Nichts anderes würde auch ohne Verschmelzung gelten, wenn die Rücklage wegen des Ablaufs der Reinvestitionsfrist aufgelöst würde. Denn durch die Verklammerung von Rumpf-Wirtschaftsjahren beim Übertragenden und beim Übernehmer soll in der Situation der unentgeltlichen Betriebsübertragung sichergestellt werden, dass die Reinvestitionsfrist einen Zeitraum von 48 Monaten umfassen kann, was zugleich gewährleistet, dass der Rechtsnachfolger bzgl. der Rücklage gem. § 6b EStG tatsächlich in die Rechtsposition des Betriebsübergebers eintritt. Eine Verkürzung der Frist infolge umstrukturierungsbedingter Rumpf-Wirtschaftsjahre besteht im Streitfall bereits nicht. Darüber hinaus ist die Rechtsposition der übertragenden B-GmbH dadurch gekennzeichnet, dass eine Fortführung der Rücklage nach den gesetzlichen Tatbestandsvoraussetzungen mit Ablauf des Übertragungsstichtags ausgeschlossen ist.

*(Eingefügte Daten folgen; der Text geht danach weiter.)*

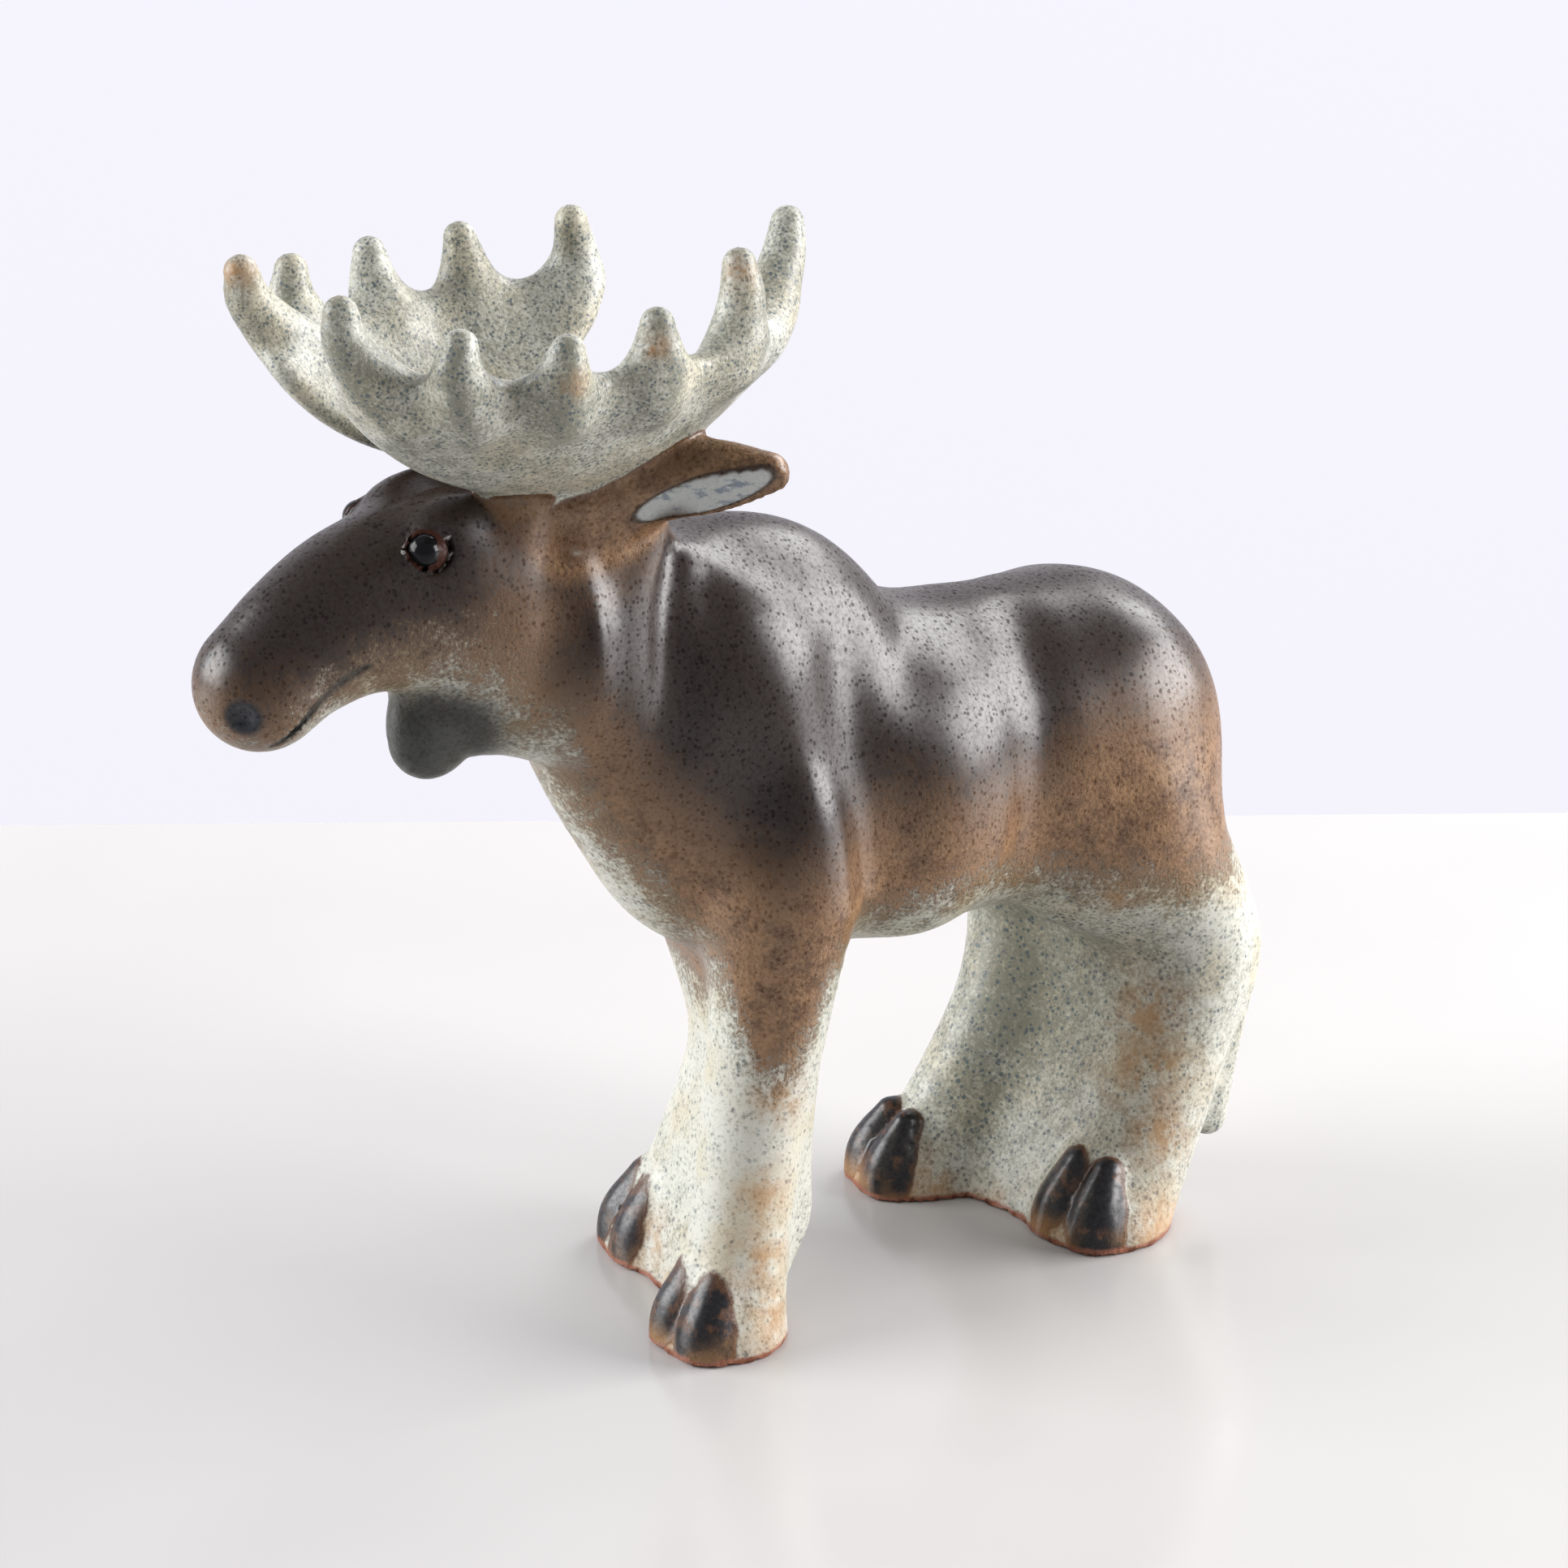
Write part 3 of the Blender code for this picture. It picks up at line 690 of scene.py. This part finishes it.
class Glaze:
    """A material, with short ways to wire its nodes."""

    def __init__(self, name):
        self.material = bpy.data.materials.new(name)
        self.material.use_nodes = True
        self.tree = self.material.node_tree
        self.shader = self.tree.nodes["Principled BSDF"]

    def put(self, value, socket):
        if isinstance(value, bpy.types.NodeSocket):
            self.tree.links.new(value, socket)
        elif isinstance(value, tuple):
            socket.default_value = value + (1.0,)
        else:
            socket.default_value = value

    def set(self, name, value):
        self.put(value, self.shader.inputs[name])

    def attribute(self, name):
        made = self.tree.nodes.new("ShaderNodeAttribute")
        made.attribute_name = name
        return made.outputs["Fac"]

    def math(self, operation, *values):
        made = self.tree.nodes.new("ShaderNodeMath")
        made.operation = operation
        for value, socket in zip(values, made.inputs):
            self.put(value, socket)
        return made.outputs[0]

    def add(self, a, b):
        return self.math("ADD", a, b)

    def times(self, a, b):
        return self.math("MULTIPLY", a, b)

    def ramp(self, value, start, end, low=0.0, high=1.0):
        made = self.tree.nodes.new("ShaderNodeMapRange")
        made.interpolation_type = "SMOOTHSTEP"
        for item, socket in zip((value, start, end, low, high), made.inputs):
            self.put(item, socket)
        return made.outputs[0]

    def noise(self, size, detail=2.0, roughness=0.5, stretch=(1, 1, 1)):
        """Noise around 0.5 whose features are about that many millimetres across."""
        place = self.tree.nodes.new("ShaderNodeTexCoord").outputs["Object"]
        scaled = self.tree.nodes.new("ShaderNodeVectorMath")
        scaled.operation = "MULTIPLY"
        self.put(place, scaled.inputs[0])
        scaled.inputs[1].default_value = [1000 / size / share for share in stretch]
        made = self.tree.nodes.new("ShaderNodeTexNoise")
        self.put(scaled.outputs[0], made.inputs["Vector"])
        for name, value in (("Scale", 1.0), ("Detail", detail), ("Roughness", roughness)):
            made.inputs[name].default_value = value
        return made.outputs["Fac"]

    def dots(self, spacing, reach, wobble):
        """1 in round specks that lie about that many millimetres apart, 0 between them."""
        place = self.tree.nodes.new("ShaderNodeTexCoord").outputs["Object"]
        made = self.tree.nodes.new("ShaderNodeTexVoronoi")
        self.put(place, made.inputs["Vector"])
        made.inputs["Scale"].default_value = 1000 / spacing
        size = self.times(self.math("SUBTRACT", made.outputs["Color"], 0.5), 0.9)
        distance = self.add(self.add(made.outputs["Distance"], size), self.swing(wobble, 0.1))
        return self.ramp(distance, reach, reach - 0.22)

    def swing(self, noise, amount):
        """Noise as a number between about -amount and amount."""
        return self.times(self.math("SUBTRACT", noise, 0.5), amount * 4)

    def mix(self, share, a, b):
        made = self.tree.nodes.new("ShaderNodeMix")
        made.data_type = "RGBA"
        self.put(share, made.inputs[0])
        for value, socket in zip((a, b), [s for s in made.inputs if s.type == "RGBA"]):
            self.put(value, socket)
        return next(s for s in made.outputs if s.type == "RGBA")

    def bump(self, height, distance):
        made = self.tree.nodes.new("ShaderNodeBump")
        made.inputs["Strength"].default_value = 1.0
        made.inputs["Distance"].default_value = distance
        self.put(height, made.inputs["Height"])
        return made.outputs["Normal"]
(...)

Wird eine GmbH unter Buchwertfortführung zu einem steuerlichen Übertragungsstichtag, der dem Tag nachfolgt, zu dem auch das vierte reguläre Wirtschaftsjahr nach Bildung einer Rücklage nach § 6b EStG endet, verschmolzen, ist die Auflösung der Rücklage (§ 6b Abs. 3 Satz 5 EStG) in der steuerlichen Schlussbilanz der übertragenden Gesellschaft vorzunehmen.